# [Written task]
Output all lines exactly, with nothing added or dropped.

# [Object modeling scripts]
+++
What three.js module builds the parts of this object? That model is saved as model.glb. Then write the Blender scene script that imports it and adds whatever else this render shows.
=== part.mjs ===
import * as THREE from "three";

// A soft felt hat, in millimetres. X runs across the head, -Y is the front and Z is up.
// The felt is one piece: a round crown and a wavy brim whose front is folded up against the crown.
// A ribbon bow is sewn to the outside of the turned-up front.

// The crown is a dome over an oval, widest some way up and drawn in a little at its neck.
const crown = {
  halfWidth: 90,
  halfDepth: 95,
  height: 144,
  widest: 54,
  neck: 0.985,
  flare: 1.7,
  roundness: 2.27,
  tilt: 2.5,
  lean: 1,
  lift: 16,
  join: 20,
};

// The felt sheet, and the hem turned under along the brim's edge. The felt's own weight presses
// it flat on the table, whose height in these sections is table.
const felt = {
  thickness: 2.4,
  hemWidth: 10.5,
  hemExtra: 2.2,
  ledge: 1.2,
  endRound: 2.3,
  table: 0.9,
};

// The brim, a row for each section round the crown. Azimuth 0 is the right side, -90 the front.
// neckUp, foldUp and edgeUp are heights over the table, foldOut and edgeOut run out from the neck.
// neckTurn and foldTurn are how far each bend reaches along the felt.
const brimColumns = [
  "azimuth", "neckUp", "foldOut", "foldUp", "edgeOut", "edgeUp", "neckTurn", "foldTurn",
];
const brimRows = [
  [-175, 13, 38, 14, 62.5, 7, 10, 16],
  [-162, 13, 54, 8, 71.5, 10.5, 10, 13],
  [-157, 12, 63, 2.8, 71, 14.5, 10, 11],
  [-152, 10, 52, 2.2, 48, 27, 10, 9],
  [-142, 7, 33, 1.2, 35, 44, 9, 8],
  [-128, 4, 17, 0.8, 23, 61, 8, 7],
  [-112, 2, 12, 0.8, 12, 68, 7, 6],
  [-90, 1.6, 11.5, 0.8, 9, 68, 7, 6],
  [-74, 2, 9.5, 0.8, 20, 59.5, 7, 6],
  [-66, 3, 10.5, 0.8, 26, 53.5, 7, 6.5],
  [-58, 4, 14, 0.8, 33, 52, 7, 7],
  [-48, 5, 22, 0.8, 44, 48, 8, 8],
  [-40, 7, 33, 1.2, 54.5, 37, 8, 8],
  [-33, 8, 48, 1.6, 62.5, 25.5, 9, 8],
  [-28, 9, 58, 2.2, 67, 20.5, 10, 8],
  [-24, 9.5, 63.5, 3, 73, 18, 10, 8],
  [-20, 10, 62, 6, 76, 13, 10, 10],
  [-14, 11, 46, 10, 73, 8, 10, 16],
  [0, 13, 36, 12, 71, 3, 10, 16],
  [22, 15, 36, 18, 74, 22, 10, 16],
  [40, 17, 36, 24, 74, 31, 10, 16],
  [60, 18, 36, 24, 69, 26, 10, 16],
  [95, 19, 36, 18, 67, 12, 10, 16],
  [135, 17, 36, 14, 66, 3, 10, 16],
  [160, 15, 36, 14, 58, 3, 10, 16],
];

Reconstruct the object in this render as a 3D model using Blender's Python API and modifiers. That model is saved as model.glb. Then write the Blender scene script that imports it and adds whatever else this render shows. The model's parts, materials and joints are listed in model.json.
+++
# [Finished answer]
What three.js module builds the parts of this object? That model is saved as model.glb. Then write the Blender scene script that imports it and adds whatever else this render shows.
=== part.mjs ===
import * as THREE from "three";

// A soft felt hat, in millimetres. X runs across the head, -Y is the front and Z is up.
// The felt is one piece: a round crown and a wavy brim whose front is folded up against the crown.
// A ribbon bow is sewn to the outside of the turned-up front.

// The crown is a dome over an oval, widest some way up and drawn in a little at its neck.
const crown = {
  halfWidth: 90,
  halfDepth: 95,
  height: 144,
  widest: 54,
  neck: 0.985,
  flare: 1.7,
  roundness: 2.27,
  tilt: 2.5,
  lean: 1,
  lift: 16,
  join: 20,
};

// The felt sheet, and the hem turned under along the brim's edge. The felt's own weight presses
// it flat on the table, whose height in these sections is table.
const felt = {
  thickness: 2.4,
  hemWidth: 10.5,
  hemExtra: 2.2,
  ledge: 1.2,
  endRound: 2.3,
  table: 0.9,
};

// The brim, a row for each section round the crown. Azimuth 0 is the right side, -90 the front.
// neckUp, foldUp and edgeUp are heights over the table, foldOut and edgeOut run out from the neck.
// neckTurn and foldTurn are how far each bend reaches along the felt.
const brimColumns = [
  "azimuth", "neckUp", "foldOut", "foldUp", "edgeOut", "edgeUp", "neckTurn", "foldTurn",
];
const brimRows = [
  [-175, 13, 38, 14, 62.5, 7, 10, 16],
  [-162, 13, 54, 8, 71.5, 10.5, 10, 13],
  [-157, 12, 63, 2.8, 71, 14.5, 10, 11],
  [-152, 10, 52, 2.2, 48, 27, 10, 9],
  [-142, 7, 33, 1.2, 35, 44, 9, 8],
  [-128, 4, 17, 0.8, 23, 61, 8, 7],
  [-112, 2, 12, 0.8, 12, 68, 7, 6],
  [-90, 1.6, 11.5, 0.8, 9, 68, 7, 6],
  [-74, 2, 9.5, 0.8, 20, 59.5, 7, 6],
  [-66, 3, 10.5, 0.8, 26, 53.5, 7, 6.5],
  [-58, 4, 14, 0.8, 33, 52, 7, 7],
  [-48, 5, 22, 0.8, 44, 48, 8, 8],
  [-40, 7, 33, 1.2, 54.5, 37, 8, 8],
  [-33, 8, 48, 1.6, 62.5, 25.5, 9, 8],
  [-28, 9, 58, 2.2, 67, 20.5, 10, 8],
  [-24, 9.5, 63.5, 3, 73, 18, 10, 8],
  [-20, 10, 62, 6, 76, 13, 10, 10],
  [-14, 11, 46, 10, 73, 8, 10, 16],
  [0, 13, 36, 12, 71, 3, 10, 16],
  [22, 15, 36, 18, 74, 22, 10, 16],
  [40, 17, 36, 24, 74, 31, 10, 16],
  [60, 18, 36, 24, 69, 26, 10, 16],
  [95, 19, 36, 18, 67, 12, 10, 16],
  [135, 17, 36, 14, 66, 3, 10, 16],
  [160, 15, 36, 14, 58, 3, 10, 16],
];

Reconstruct the object in this render as a 3D model using Blender's Python API and modifiers. That model is saved as model.glb. Then write the Blender scene script that imports it and adds whatever else this render shows. The model's parts, materials and joints are listed in model.json.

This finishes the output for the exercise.